### Exercise requirements
Return exactly the listing's lines, from its first line to the line holding "bumped(tree, shader, height, grain, GRAIN_DEPTH)", ends included.

### Dataset excerpt
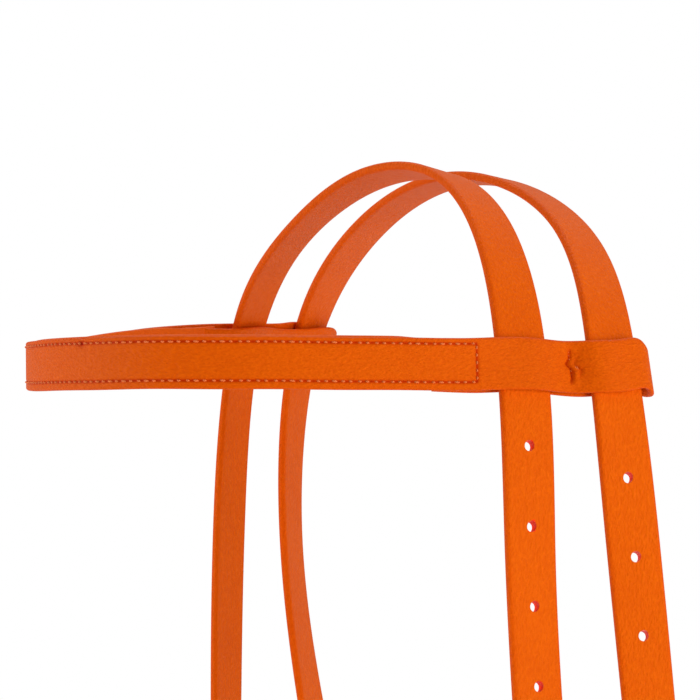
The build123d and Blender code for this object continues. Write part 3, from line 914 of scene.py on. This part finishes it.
def combined(tree, first, second, share):
    """first + second * share"""
    node = tree.nodes.new("ShaderNodeMath")
    node.operation = "MULTIPLY_ADD"
    node.inputs[1].default_value = share
    tree.links.new(second, node.inputs[0])
    tree.links.new(first, node.inputs[2])
    return node.outputs[0]


def leather_material(name, light, dark, grain, roughness, stretch):
    """Moulded leather: pebbles, creases, rolled edges darker partly by burnish and partly by
    painted shade, painted shade in the sewn channels, and cut holes.
    """
    material, tree, shader, place = fresh_material(name)
    shader.inputs["Specular IOR Level"].default_value = 0.22
    shader.inputs["Specular Tint"].default_value = SHEEN_TINT
    pebbles = tree.nodes.new("ShaderNodeTexVoronoi")
    pebbles.feature = "SMOOTH_F1"
    pebbles.inputs["Scale"].default_value = PEBBLE_SCALE
    drawn = tree.nodes.new("ShaderNodeMapping")
    drawn.inputs["Scale"].default_value = stretch
    tree.links.new(place, drawn.inputs["Vector"])
    tree.links.new(drawn.outputs["Vector"], pebbles.inputs["Vector"])
    creases = noise(tree, drawn.outputs["Vector"], CREASE_SCALE, 5.0, 0.62)
    patches = noise(tree, place, PATCH_SCALE, 3.0)
    height = combined(tree, creases, pebbles.outputs["Distance"], 0.55)
    bumped(tree, shader, height, grain, GRAIN_DEPTH)

    full = mapped(tree, patches, 0.0, 0.01)
    fleck = mixed(tree, mapped(tree, height, 0.6, 1.0), FLECK_TINT, WHITE)
    colour = mixed(tree, mapped(tree, patches, 0.25, 0.75), dark, light)
    colour = mixed(tree, full, colour, fleck, "MULTIPLY")
    # Rolled edges darkened: partly burnished colour, partly painted shade
    rolled = mixed(tree, full, colour, RIM_BURNISH_AND_SHADE_TINT, "MULTIPLY")
    colour = mixed(tree, attribute(tree, "rim"), colour, rolled)
    # Painted shade in the sewn channels, the tack slits and the pucker
    colour = mixed(tree, attribute(tree, "recess_shade"), colour, CHANNEL_SHADE_COLOUR)
    cut_wall = attribute(tree, "cut")
    colour = mixed(tree, cut_wall, colour, PUNCHED_COLOUR)
    tree.links.new(colour, shader.inputs["Base Color"])
    rough = mapped(tree, creases, 0.3, 0.7, roughness + 0.06, roughness - 0.06)
    tree.links.new(combined(tree, rough, cut_wall, -0.3), shader.inputs["Roughness"])
    return material


def thread_material(name):
    """Twisted sewing thread, a little paler than the leather, its dark and pale tones across the
    twist painted shade and painted highlight.
    """
    material, tree, shader, place = fresh_material(name)
    twist = tree.nodes.new("ShaderNodeTexWave")
    twist.bands_direction = "DIAGONAL"
    twist.inputs["Scale"].default_value = 900.0
    twist.inputs["Distortion"].default_value = 1.5
    tree.links.new(place, twist.inputs["Vector"])
    shader.inputs["Specular IOR Level"].default_value = 0.3
    bumped(tree, shader, twist.outputs["Fac"], 0.5, 0.0001)
    # Dark tone: painted shade between the plies; pale tone: painted highlight on them
    tree.links.new(mixed(tree, twist.outputs["Fac"], (0.60, 0.065, 0.005), (0.98, 0.27, 0.07)),
                   shader.inputs["Base Color"])
    rough = mapped(tree, twist.outputs["Fac"], 0.0, 1.0, 0.5, 0.65)
    tree.links.new(rough, shader.inputs["Roughness"])
    return material


def steel_material(name, light, dark, roughness):
    """Polished steel with a faint haze and fine scratches."""
    material, tree, shader, place = fresh_material(name)
    shader.inputs["Metallic"].default_value = 1.0
    stretch = tree.nodes.new("ShaderNodeMapping")
    stretch.inputs["Scale"].default_value = (1.0, 1.0, 9.0)
    tree.links.new(place, stretch.inputs["Vector"])
    scratches = noise(tree, stretch.outputs["Vector"], 260.0, 8.0, 0.7)
    haze = noise(tree, place, 55.0, 3.0)
    bumped(tree, shader, scratches, 0.12, 0.0001)
    colour = mixed(tree, mapped(tree, haze, 0.35, 0.65), dark, light)
    tree.links.new(colour, shader.inputs["Base Color"])
    worn = combined(tree, haze, scratches, 0.6)
    tree.links.new(mapped(tree, worn, 0.5, 1.1, roughness - 0.05, roughness + 0.1),
                   shader.inputs["Roughness"])
    return material


leather = leather_material(
    "orange_leather", (0.84, 0.128, 0.001), (0.80, 0.116, 0.001), 0.7, 0.5, (1.0, 1.0, 0.5))
# Browband leather: the straps' leather a little darker, painted shade for the band facing away from
# the light
band_leather_shaded = leather_material(
    "orange_band_leather", (0.81, 0.118, 0.001), (0.77, 0.107, 0.001), 0.7, 0.5, (0.6, 0.6, 1.1))
lining_leather = leather_material(
    "lining_leather", (0.84, 0.13, 0.008), (0.80, 0.11, 0.004), 0.3, 0.55, (0.6, 0.6, 1.1))
thread = thread_material("orange_thread")
stainless = steel_material("stainless", (0.72, 0.71, 0.69), (0.55, 0.55, 0.54), 0.2)
spring_steel = steel_material("spring_steel", (0.5, 0.5, 0.51), (0.36, 0.36, 0.37), 0.3)


# Pieces on their bodies


def dress(obj, material, body, node):
    """Gives a piece its material and body, in place of the CAD node it stands for."""
    obj.data.materials.clear()
    obj.data.materials.append(material)
    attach(obj, body)
    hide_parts(node)


def refinish(node_name, material):
    """Gives a shown CAD node its material."""
    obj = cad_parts[node_name]
    obj.data.materials.clear()
    obj.data.materials.append(material)


def dress_straps():
    """Straps, their keepers and their stitching."""
    dress(crown_strap(), leather, "bridle", "crown_cheek_strap")
    dress(throat_strap(), leather, "bridle", "throatlatch_strap")
    dress(cheek_strap(), leather, "bridle", "near_cheek_strap")
    for name, route, first_hole in (("cheek", CROWN_ROUTE, CROWN_FIRST_HOLE_Z),
                                    ("throat", THROAT_ROUTE, THROAT_FIRST_HOLE_Z)):
        heel_z = heel_height(first_hole)
        drop, gap = FIXED_KEEPER
        dress(keeper(name + "_keeper_fixed", route[0], heel_z + drop, gap), leather, "bridle",
              name + "_fixed_keeper")
        drop, gap = SLIDING_KEEPER
        dress(keeper(name + "_keeper_loose", route[0], heel_z + drop, gap), leather,
              name + "_keeper", name + "_sliding_keeper")
        end = heel_z - TURN_BACK_LENGTH
        sewn = turn_back_thread(name + "_buckle_thread", route[0], 1,
                                ((TURNED_FACE - LAYER_STEP, -1),),
                                end + BUCKLE_SEWN_TOP, end + END_STITCH_INSET)
        dress(sewn, thread, "bridle", name + "_buckle_stitching")
    top = SNAP_BAR_Z + SNAP_TURN_BACK - END_STITCH_INSET
    for name, place, outward, inset in (("near", CROWN_ROUTE[0], 1, LAYER_STEP),
                                        ("off", CROWN_ROUTE[-1], -1, 0.0)):
        faces = ((TURNED_FACE - inset, -1), (STRAP_THICK / 2 - inset, 1))
        sewn = turn_back_thread(name + "_cheek_thread", place, outward, faces,
                                top, top - SNAP_SEWN_LENGTH)
        dress(sewn, thread, "bridle", name + "_cheek_stitching")


def dress_browband():
    """Browband strap, lining, stitching and bar tacks."""
    dress(browband(), band_leather_shaded, "browband", "browband_strap")
    dress(lining(), lining_leather, "browband", "browband_lining")
    dress(browband_thread(), thread, "browband", "browband_stitching")
    for loop in LOOPS:
        dress(bar_tack(*loop), thread, "browband", loop[0] + "_bar_tack")


def dress_metal():
    """Steel on the buckles and snaps; each spring gets a mesh of its own."""
    for name in ("cheek", "throat"):
        refinish(name + "_buckle_frame", stainless)
        refinish(name + "_buckle_prong", stainless)
    for name in ("near", "off"):
        for part in ("eye", "hook", "bolt"):
            refinish(f"{name}_snap_{part}", stainless)
        spring = f"{name}_snap_spring"
        refinish(spring, spring_steel)
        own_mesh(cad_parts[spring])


# Camera, light and floor


def camera():
    """Long lens level with the browband, from in front of the near side."""
    azimuth, elevation = math.radians(CAMERA_AZIMUTH), math.radians(CAMERA_ELEVATION)
    back = Vector((math.sin(azimuth) * math.cos(elevation),
                   -math.cos(azimuth) * math.cos(elevation), math.sin(elevation)))
    right = Vector((math.cos(azimuth), math.sin(azimuth), 0.0))
    up = back.cross(right)
    data = bpy.data.cameras.new("camera")
    data.lens = CAMERA_LENS
    data.sensor_width = CAMERA_SENSOR
    obj = bpy.data.objects.new("camera", data)
    turn = Matrix((right, up, back)).transposed().to_4x4()
    obj.matrix_world = Matrix.Translation(Vector(CAMERA_PLACE)) @ turn
    bpy.context.scene.collection.objects.link(obj)
    bpy.context.scene.camera = obj


def area_light(name, place, target, size, power):
    """Rectangular softbox aimed at a target."""
    data = bpy.data.lights.new(name, "AREA")
    data.shape = "RECTANGLE"
    data.size, data.size_y = size
    data.energy = power
    obj = bpy.data.objects.new(name, data)
    aim = (Vector(target) - Vector(place)).to_track_quat("-Z", "Y")
    obj.matrix_world = Matrix.Translation(Vector(place)) @ aim.to_matrix().to_4x4()
    bpy.context.scene.collection.objects.link(obj)


def studio():
    """White surround for the camera, softer light for the object, pale floor below it."""
    world = bpy.data.worlds.new("studio")
    bpy.context.scene.world = world
    world.use_nodes = True
    tree = world.node_tree
    background = tree.nodes["Background"]
    background.inputs["Color"].default_value = (1.0, 1.0, 1.0, 1.0)
    path = tree.nodes.new("ShaderNodeLightPath")
    brightness = tree.nodes.new("ShaderNodeMapRange")
    brightness.inputs["To Min"].default_value = AMBIENT
    brightness.inputs["To Max"].default_value = 1.0
    tree.links.new(path.outputs["Is Camera Ray"], brightness.inputs["Value"])
    tree.links.new(brightness.outputs["Result"], background.inputs["Strength"])
    bpy.context.scene.view_settings.view_transform = "Standard"

    for softbox in SOFTBOXES:
        area_light(*softbox)

    bm = bmesh.new()
    bmesh.ops.create_circle(bm, cap_ends=True, segments=96, radius=FLOOR_RADIUS)
    mesh = bpy.data.meshes.new("floor")
    bm.to_mesh(mesh)
    bm.free()
    floor = new_object("floor", mesh)
    floor.location = (0.0, 0.0, cad_box[0][2] - FLOOR_DROP)
    material, floor_tree, shader, place = fresh_material("pale_floor")
    tint = mixed(floor_tree, noise(floor_tree, place, 3.0), (0.90, 0.90, 0.90), (0.93, 0.93, 0.93))
    floor_tree.links.new(tint, shader.inputs["Base Color"])
    shader.inputs["Roughness"].default_value = 0.85
    mesh.materials.append(material)


dress_straps()
dress_browband()
dress_metal()
camera()
studio()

### Solution below
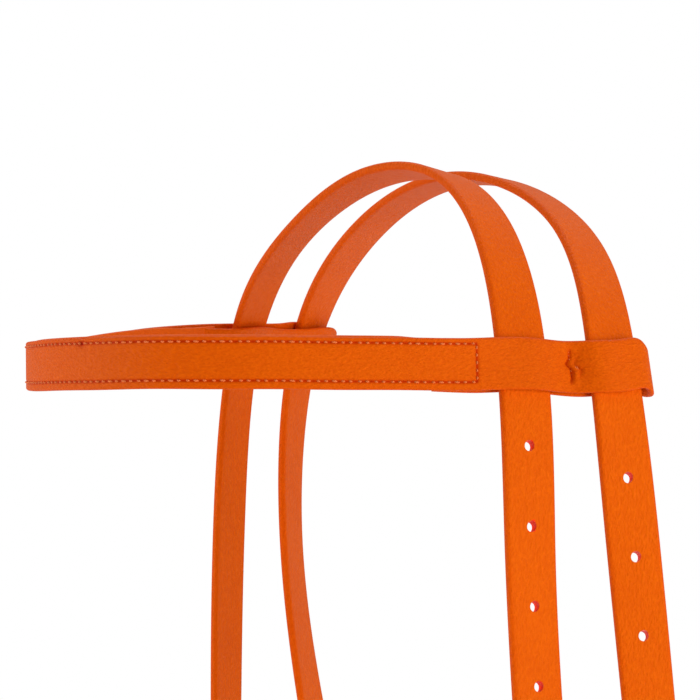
The build123d and Blender code for this object continues. Write part 3, from line 914 of scene.py on. This part finishes it.
def combined(tree, first, second, share):
    """first + second * share"""
    node = tree.nodes.new("ShaderNodeMath")
    node.operation = "MULTIPLY_ADD"
    node.inputs[1].default_value = share
    tree.links.new(second, node.inputs[0])
    tree.links.new(first, node.inputs[2])
    return node.outputs[0]


def leather_material(name, light, dark, grain, roughness, stretch):
    """Moulded leather: pebbles, creases, rolled edges darker partly by burnish and partly by
    painted shade, painted shade in the sewn channels, and cut holes.
    """
    material, tree, shader, place = fresh_material(name)
    shader.inputs["Specular IOR Level"].default_value = 0.22
    shader.inputs["Specular Tint"].default_value = SHEEN_TINT
    pebbles = tree.nodes.new("ShaderNodeTexVoronoi")
    pebbles.feature = "SMOOTH_F1"
    pebbles.inputs["Scale"].default_value = PEBBLE_SCALE
    drawn = tree.nodes.new("ShaderNodeMapping")
    drawn.inputs["Scale"].default_value = stretch
    tree.links.new(place, drawn.inputs["Vector"])
    tree.links.new(drawn.outputs["Vector"], pebbles.inputs["Vector"])
    creases = noise(tree, drawn.outputs["Vector"], CREASE_SCALE, 5.0, 0.62)
    patches = noise(tree, place, PATCH_SCALE, 3.0)
    height = combined(tree, creases, pebbles.outputs["Distance"], 0.55)
    bumped(tree, shader, height, grain, GRAIN_DEPTH)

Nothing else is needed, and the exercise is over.